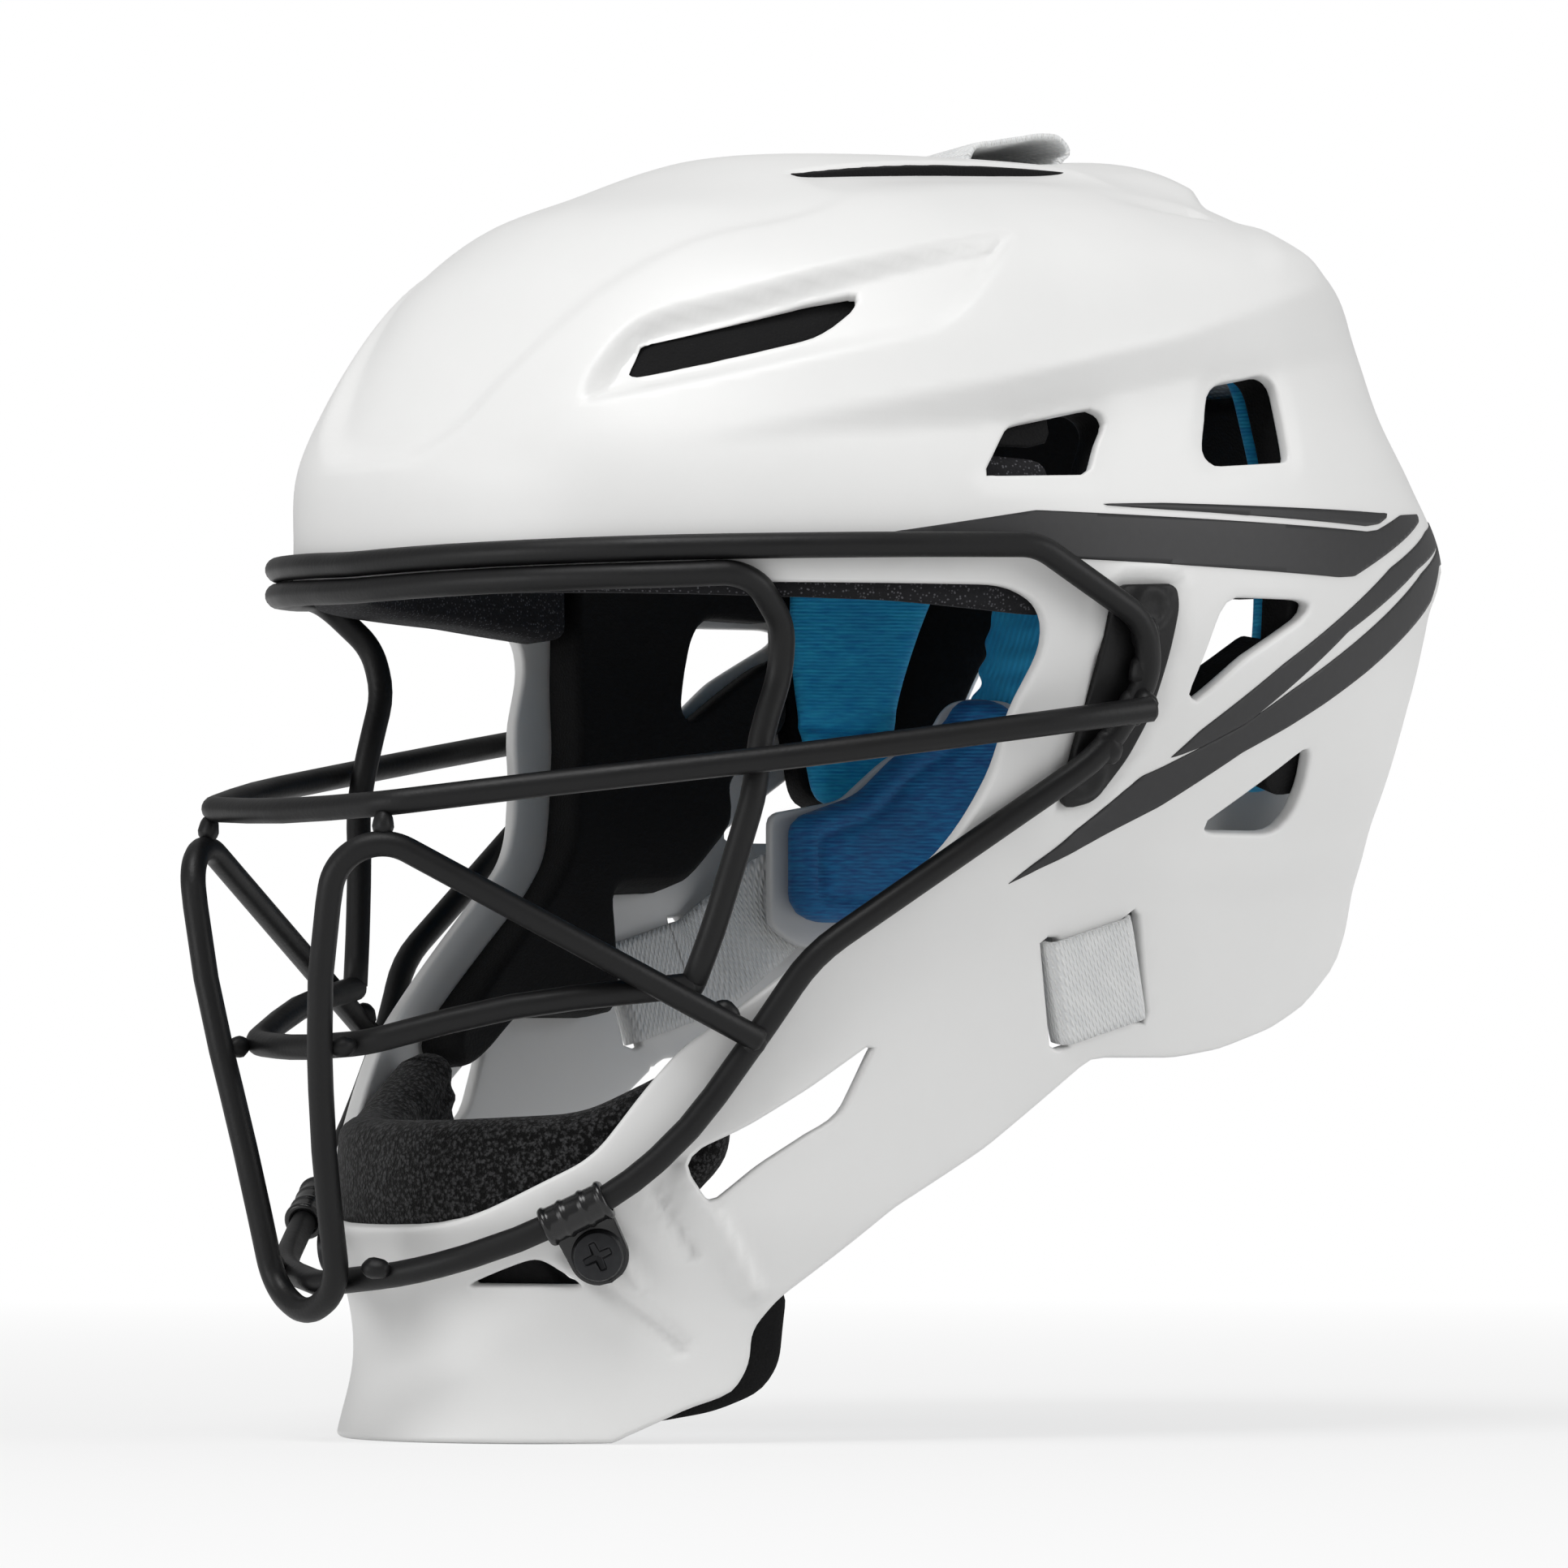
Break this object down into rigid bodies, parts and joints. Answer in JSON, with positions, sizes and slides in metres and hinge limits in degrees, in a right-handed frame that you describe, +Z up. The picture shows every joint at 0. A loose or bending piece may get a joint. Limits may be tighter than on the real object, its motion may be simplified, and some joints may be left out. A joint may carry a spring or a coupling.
{
  "type": "baseball catcher helmet",
  "caption": "Hockey-style catcher helmet: white moulded shell with side windows, black wire face cage, padded liner, and a back plate on elastic straps that swings open.",
  "frame": {"origin": "centre of the wearer's head", "axes": "+Z up, -Y the way the face looks, +X the wearer's left side"},
  "size_m": [0.2546, 0.3204, 0.3126],
  "materials": {
    "shell_plastic": "satin moulded",
    "cage_wire": "satin powder coat",
    "plated_steel": "zinc plated",
    "clip_plastic": "gloss",
    "black_foam": "matte foam",
    "brow_foam": "matte closed-cell foam",
    "blue_jersey": "matte knit",
    "terry_cloth": "matte pile",
    "grey_webbing": "woven",
    "blue_knit": "ribbed knit",
    "plate_plastic": "satin moulded"
  },
  "bodies": {
    "helmet": {"shell": "shell_plastic", "perimeter_bar": "cage_wire", "eye_port_bar": "cage_wire", "nose_bar": "cage_wire", "mouth_bar": "cage_wire", "centre_bar": "cage_wire", "cage_side_plate_left": "cage_wire", "cage_side_plate_right": "cage_wire", "plate_bolts": "plated_steel", "plate_nuts": "plated_steel", "chin_clip_left": "clip_plastic", "chin_clip_right": "clip_plastic", "clip_screws": "cage_wire", "clip_washers": "plated_steel", "clip_nuts": "plated_steel", "forehead_pad": "brow_foam", "crown_pad": "blue_jersey", "side_pad_left": "black_foam", "side_pad_right": "black_foam", "rear_pad_left": "blue_jersey", "rear_pad_right": "blue_jersey", "rear_upper_pad": "black_foam", "chin_pad": "terry_cloth", "throat_pad": "black_foam", "top_strap": "grey_webbing", "side_strap_left": "grey_webbing", "side_strap_right": "grey_webbing", "rear_sleeve_left": "blue_knit", "rear_sleeve_right": "blue_knit"},
    "rear_plate": {"back_plate": "plate_plastic", "back_plate_pad": "blue_jersey", "plate_rivets": "plated_steel", "strap_loops": "clip_plastic"}
  },
  "joints": [
    {"name": "back_plate_swing", "type": "hinge", "parent": "helmet", "child": "rear_plate", "pos_m": [0, 0.108, 0.026], "axis": [1, 0, 0], "range_deg": [0, 4], "stiffness_Nm_per_rad": 1.2, "deforming": ["side_strap_left", "side_strap_right", "rear_sleeve_left", "rear_sleeve_right"]}
  ]
}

--- Exercise details ---
Repeat the material above exactly.

--- Exercise answer ---
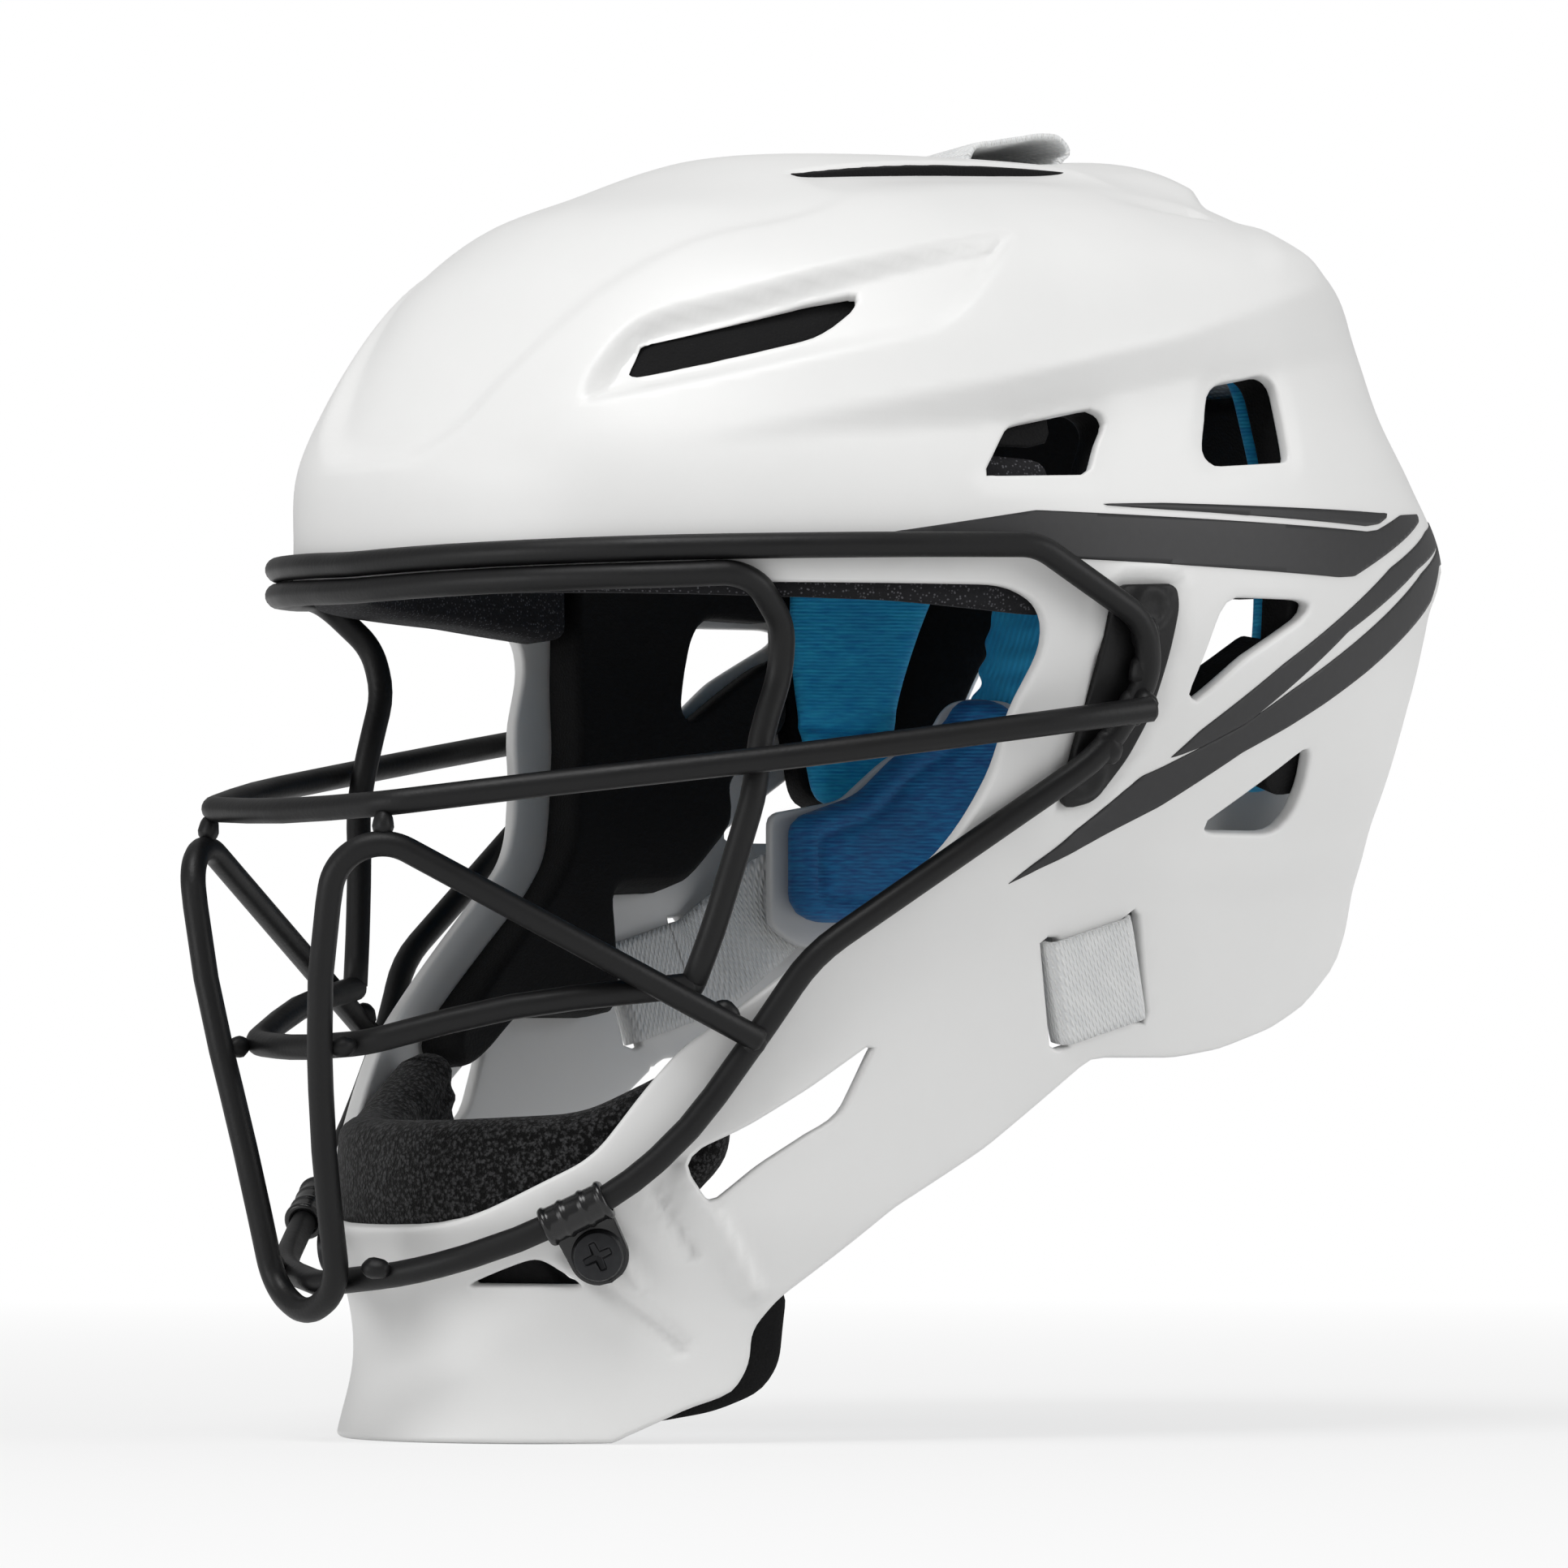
Break this object down into rigid bodies, parts and joints. Answer in JSON, with positions, sizes and slides in metres and hinge limits in degrees, in a right-handed frame that you describe, +Z up. The picture shows every joint at 0. A loose or bending piece may get a joint. Limits may be tighter than on the real object, its motion may be simplified, and some joints may be left out. A joint may carry a spring or a coupling.
{
  "type": "baseball catcher helmet",
  "caption": "Hockey-style catcher helmet: white moulded shell with side windows, black wire face cage, padded liner, and a back plate on elastic straps that swings open.",
  "frame": {"origin": "centre of the wearer's head", "axes": "+Z up, -Y the way the face looks, +X the wearer's left side"},
  "size_m": [0.2546, 0.3204, 0.3126],
  "materials": {
    "shell_plastic": "satin moulded",
    "cage_wire": "satin powder coat",
    "plated_steel": "zinc plated",
    "clip_plastic": "gloss",
    "black_foam": "matte foam",
    "brow_foam": "matte closed-cell foam",
    "blue_jersey": "matte knit",
    "terry_cloth": "matte pile",
    "grey_webbing": "woven",
    "blue_knit": "ribbed knit",
    "plate_plastic": "satin moulded"
  },
  "bodies": {
    "helmet": {"shell": "shell_plastic", "perimeter_bar": "cage_wire", "eye_port_bar": "cage_wire", "nose_bar": "cage_wire", "mouth_bar": "cage_wire", "centre_bar": "cage_wire", "cage_side_plate_left": "cage_wire", "cage_side_plate_right": "cage_wire", "plate_bolts": "plated_steel", "plate_nuts": "plated_steel", "chin_clip_left": "clip_plastic", "chin_clip_right": "clip_plastic", "clip_screws": "cage_wire", "clip_washers": "plated_steel", "clip_nuts": "plated_steel", "forehead_pad": "brow_foam", "crown_pad": "blue_jersey", "side_pad_left": "black_foam", "side_pad_right": "black_foam", "rear_pad_left": "blue_jersey", "rear_pad_right": "blue_jersey", "rear_upper_pad": "black_foam", "chin_pad": "terry_cloth", "throat_pad": "black_foam", "top_strap": "grey_webbing", "side_strap_left": "grey_webbing", "side_strap_right": "grey_webbing", "rear_sleeve_left": "blue_knit", "rear_sleeve_right": "blue_knit"},
    "rear_plate": {"back_plate": "plate_plastic", "back_plate_pad": "blue_jersey", "plate_rivets": "plated_steel", "strap_loops": "clip_plastic"}
  },
  "joints": [
    {"name": "back_plate_swing", "type": "hinge", "parent": "helmet", "child": "rear_plate", "pos_m": [0, 0.108, 0.026], "axis": [1, 0, 0], "range_deg": [0, 4], "stiffness_Nm_per_rad": 1.2, "deforming": ["side_strap_left", "side_strap_right", "rear_sleeve_left", "rear_sleeve_right"]}
  ]
}